**Available data:**
········

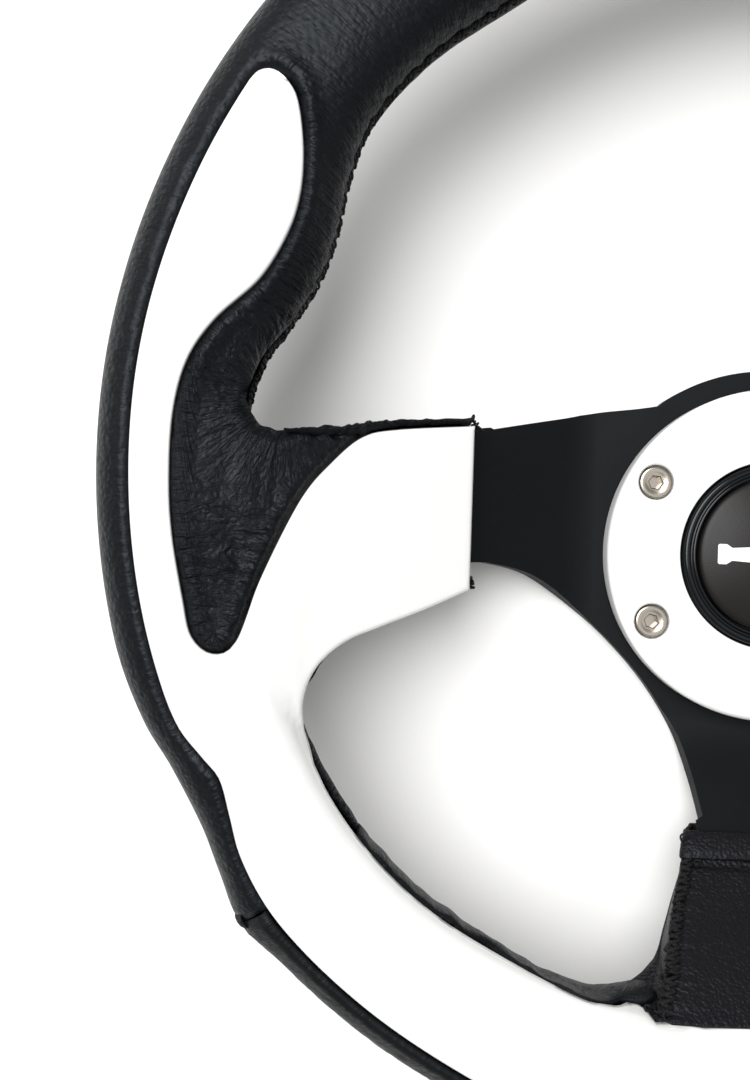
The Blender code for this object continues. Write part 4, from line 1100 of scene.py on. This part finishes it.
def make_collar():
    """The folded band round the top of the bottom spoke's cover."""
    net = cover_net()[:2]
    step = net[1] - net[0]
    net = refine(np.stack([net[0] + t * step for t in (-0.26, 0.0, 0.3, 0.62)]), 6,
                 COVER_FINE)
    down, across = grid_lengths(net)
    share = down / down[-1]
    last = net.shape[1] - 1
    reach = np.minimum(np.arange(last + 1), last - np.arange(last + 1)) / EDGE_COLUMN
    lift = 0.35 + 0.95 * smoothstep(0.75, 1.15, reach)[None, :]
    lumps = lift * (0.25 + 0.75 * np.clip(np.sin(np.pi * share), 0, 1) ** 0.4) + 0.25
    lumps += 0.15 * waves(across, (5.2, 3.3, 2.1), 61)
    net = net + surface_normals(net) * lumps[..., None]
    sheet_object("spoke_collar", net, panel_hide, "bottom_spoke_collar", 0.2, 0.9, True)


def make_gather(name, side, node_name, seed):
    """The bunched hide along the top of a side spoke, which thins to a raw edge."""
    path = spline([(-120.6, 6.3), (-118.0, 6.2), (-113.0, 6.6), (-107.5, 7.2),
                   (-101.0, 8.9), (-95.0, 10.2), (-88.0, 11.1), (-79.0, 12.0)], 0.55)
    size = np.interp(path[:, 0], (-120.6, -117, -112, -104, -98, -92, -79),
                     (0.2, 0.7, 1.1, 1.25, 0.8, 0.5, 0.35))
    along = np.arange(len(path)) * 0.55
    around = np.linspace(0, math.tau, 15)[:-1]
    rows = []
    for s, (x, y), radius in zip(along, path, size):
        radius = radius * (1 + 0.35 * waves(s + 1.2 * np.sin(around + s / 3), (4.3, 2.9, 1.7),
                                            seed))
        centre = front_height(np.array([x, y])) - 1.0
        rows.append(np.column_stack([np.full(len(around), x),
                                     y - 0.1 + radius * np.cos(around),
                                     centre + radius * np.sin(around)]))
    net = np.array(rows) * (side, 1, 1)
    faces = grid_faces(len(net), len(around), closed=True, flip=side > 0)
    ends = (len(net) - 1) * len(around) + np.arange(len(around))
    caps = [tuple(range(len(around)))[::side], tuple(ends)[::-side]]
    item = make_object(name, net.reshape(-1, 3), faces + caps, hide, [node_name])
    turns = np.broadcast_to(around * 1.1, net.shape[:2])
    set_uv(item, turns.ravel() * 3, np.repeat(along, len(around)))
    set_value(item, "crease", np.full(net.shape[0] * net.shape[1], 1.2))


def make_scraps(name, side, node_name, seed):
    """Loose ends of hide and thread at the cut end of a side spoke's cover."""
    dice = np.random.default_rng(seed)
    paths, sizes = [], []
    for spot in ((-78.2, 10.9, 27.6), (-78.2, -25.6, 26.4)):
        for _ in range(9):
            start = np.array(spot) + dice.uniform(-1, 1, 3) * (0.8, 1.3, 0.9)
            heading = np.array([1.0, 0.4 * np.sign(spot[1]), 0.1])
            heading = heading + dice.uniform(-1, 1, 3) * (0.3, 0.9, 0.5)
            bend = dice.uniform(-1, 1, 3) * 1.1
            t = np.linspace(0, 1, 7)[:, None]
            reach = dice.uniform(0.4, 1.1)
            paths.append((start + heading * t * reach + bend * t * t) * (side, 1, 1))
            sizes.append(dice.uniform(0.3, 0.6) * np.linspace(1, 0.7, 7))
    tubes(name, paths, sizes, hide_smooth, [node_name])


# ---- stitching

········

**Problem to work on:** Without changing anything, quote the lines from the top of the data to the line that contains "0.2, 0.9, True)", including that line.

**Solution to the exercise:**
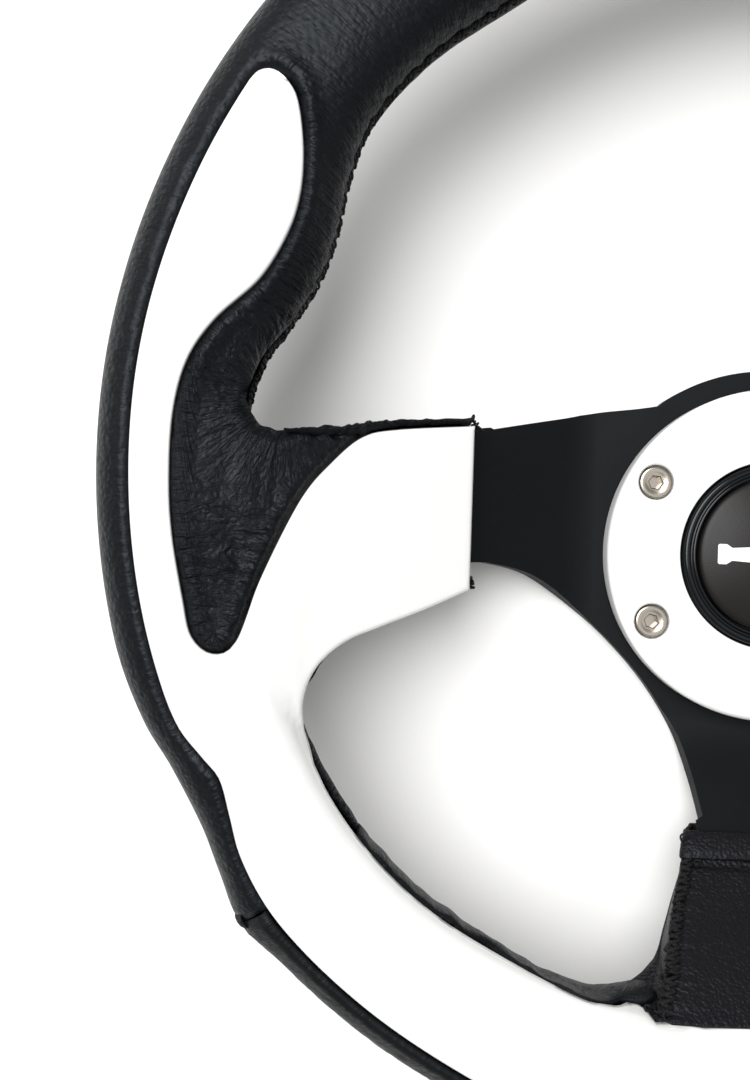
The Blender code for this object continues. Write part 4, from line 1100 of scene.py on. This part finishes it.
def make_collar():
    """The folded band round the top of the bottom spoke's cover."""
    net = cover_net()[:2]
    step = net[1] - net[0]
    net = refine(np.stack([net[0] + t * step for t in (-0.26, 0.0, 0.3, 0.62)]), 6,
                 COVER_FINE)
    down, across = grid_lengths(net)
    share = down / down[-1]
    last = net.shape[1] - 1
    reach = np.minimum(np.arange(last + 1), last - np.arange(last + 1)) / EDGE_COLUMN
    lift = 0.35 + 0.95 * smoothstep(0.75, 1.15, reach)[None, :]
    lumps = lift * (0.25 + 0.75 * np.clip(np.sin(np.pi * share), 0, 1) ** 0.4) + 0.25
    lumps += 0.15 * waves(across, (5.2, 3.3, 2.1), 61)
    net = net + surface_normals(net) * lumps[..., None]
    sheet_object("spoke_collar", net, panel_hide, "bottom_spoke_collar", 0.2, 0.9, True)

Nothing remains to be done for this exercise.